Visible laser radiation can be obtained in various ways. One approach could be direct frequency conversion of diode lasers (e.g. by second harmonic generation or by sum-frequency mixing). Diode lasers can be manufactured for a wide range of output wavelengths. When using the output from diode lasers for direct frequency conversion, it is often preferred to use periodically-poled non-linear crystals for the frequency conversion in order to obtain high conversion efficiency. However, in order to use diode lasers for frequency conversion in periodically poled non-linear crystals, these diode laser must be single mode. Periodically poled non-linear crystals are, amongst other things, characterized in that they exhibit a very narrow acceptance bandwidth, typically in the order of about 0.2 nm. This leads to high requirements on frequency stability for the lasers generating the fundamental beams for the non-linear interaction. In addition, high beam quality (typically TEM00) is required to achieve high conversion efficiency in the non-linear process. A consequence is therefore that the available output power from the frequency conversion of diode lasers is inherently limited, because high power diode lasers tend to be multi mode both spectrally and laterally, and therefore highly unsuitable for frequency conversion in periodically poled non-linear optical crystals. Also, diode lasers present another drawback in that they have inherently large frequency bandwidths. If diode lasers are to be used for producing the fundamental radiation for non-linear frequency conversion processes, there is a need for some kind of frequency stabilization in order for the conversion process to remain efficient, and even if frequency stabilization is effected the output power is limited due to the single mode requirement described above.

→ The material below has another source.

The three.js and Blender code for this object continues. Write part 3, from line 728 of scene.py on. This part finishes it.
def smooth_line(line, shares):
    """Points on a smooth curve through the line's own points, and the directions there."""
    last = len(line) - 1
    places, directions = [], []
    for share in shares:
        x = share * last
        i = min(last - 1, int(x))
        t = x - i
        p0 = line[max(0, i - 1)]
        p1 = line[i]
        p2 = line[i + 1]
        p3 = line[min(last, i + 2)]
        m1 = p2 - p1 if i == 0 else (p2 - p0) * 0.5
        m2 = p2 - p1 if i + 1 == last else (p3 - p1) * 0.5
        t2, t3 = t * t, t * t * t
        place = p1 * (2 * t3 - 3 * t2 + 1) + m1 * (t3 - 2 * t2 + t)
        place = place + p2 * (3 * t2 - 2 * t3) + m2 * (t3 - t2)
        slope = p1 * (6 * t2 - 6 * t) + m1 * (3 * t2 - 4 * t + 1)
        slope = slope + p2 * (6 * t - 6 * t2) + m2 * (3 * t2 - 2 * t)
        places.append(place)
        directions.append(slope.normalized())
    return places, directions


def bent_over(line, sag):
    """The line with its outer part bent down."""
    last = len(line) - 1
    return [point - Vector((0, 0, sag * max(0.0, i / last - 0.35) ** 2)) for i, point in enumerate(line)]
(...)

Another approach could be to use second harmonic generation or sum-frequency mixing of diode-pumped solid-state lasers (DPSSLs) in a non-linear medium. The non-linear medium may be, for example, a periodically poled non-linear crystal, such as PP-KTP (periodically poled potassium-titanyl-phosphate, KTiOPO4). DPSSLs are in general excellent in terms of beam quality, frequency stability, line width and power scaling. However, a major drawback of DPSSLs is that they are only available for a limited number of output wavelengths. Also, modulation of DPSSLs is a difficult task, for which typically external devices such as acousto-optic modulators are required.

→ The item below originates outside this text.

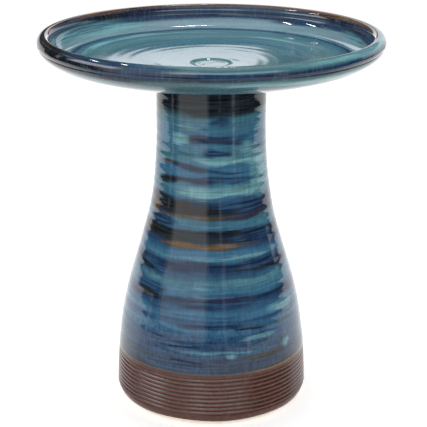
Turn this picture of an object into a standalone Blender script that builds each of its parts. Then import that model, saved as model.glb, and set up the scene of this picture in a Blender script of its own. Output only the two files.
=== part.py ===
"""Two-piece glazed stoneware bird bath: a hollow flared pedestal and a lift-off basin.

Metres, +Z up. The origin is at the centre of the pedestal's foot, on the surface it stands on.
Both pots are turned about the Z axis. The basin sits on three soft bumpers on the pedestal's lip,
and its collar drops into the pedestal's open mouth.
"""

import math

import bmesh
import bpy

# Driving dimensions.
TOTAL_HEIGHT = 0.520
RIM_OUTER_RADIUS = 0.2321
BASIN_DEPTH = 0.042
WALL = 0.0085
GAP = 0.0003

# Pedestal: foot, grooved base, flared body and neck.
FOOT_RING_INNER_RADIUS = 0.1065
FOOT_ROUND_RADIAL = 0.0174
FOOT_ROUND_HEIGHT = 0.020
SWELL_RADIUS = 0.1351
SWELL_LEAN = 0.0042
SWELL_HANDLE = 0.1925
NECK_RADIUS = 0.0752
NECK_HEIGHT = 0.3954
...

One example of a DPSSL that may replace the Ar+-ion laser for the 488 nm line is described in the published US patent application US 2004/0125834, which discloses a light source based on sum-frequency mixing of fundamental radiation from a four-level laser with fundamental radiation from a quasi-three-level laser to obtain visible radiation. In one example, radiation at 488 nm is obtained by mixing the output from a Nd:YLF laser operating at 1047 nm with the output from a Nd:YVO4 laser operating at 914 nm. However, this solution only solves the problem of obtaining some specific wavelength, e.g. said line at 488 nm. Moreover, modulation of the output from such a laser can be cumbersome and may require costly auxiliary devices and/or lead to an overall reduction of output power.
A still further approach that has been proposed is to combine a diode laser and a DPSSL, and to generate visible coherent radiation by sum-frequency mixing of radiation from these two light sources.
U.S. Pat. No. 4,879,723 discloses a method of generating coherent optical radiation by sum-frequency mixing, wherein radiation of a first frequency is generated within an optical cavity by optically pumping a lasant material, radiation of a second frequency is generated from a diode laser, radiation of said second frequency is introduced into said optical cavity, and sum-frequency mixing is performed with a non-linear optical material within the optical cavity to produce optical radiation a third frequency which is the sum of said first and second frequencies.
U.S. Pat. No. 4,791,631 discloses a process for producing coherent radiation at essentially 459 nm by mixing, in a non-linear crystal of KTP, two fundamental laser beams, one at 808 nm and the other at 1064 nm. The idea is to be able to employ non-critical phase-matching in the KTP crystal.
U.S. Pat. No. 5,142,542 discloses sum-frequency mixing of two fundamental wavelengths, wherein the non-linear process takes place within a cavity that is resonant for both the fundamental wavelengths.
U.S. Pat. No. 5,412,674 also discloses sum-frequency mixing of two fundamental wavelength, particularly by means of a non-critical phase-matched KTP crystal.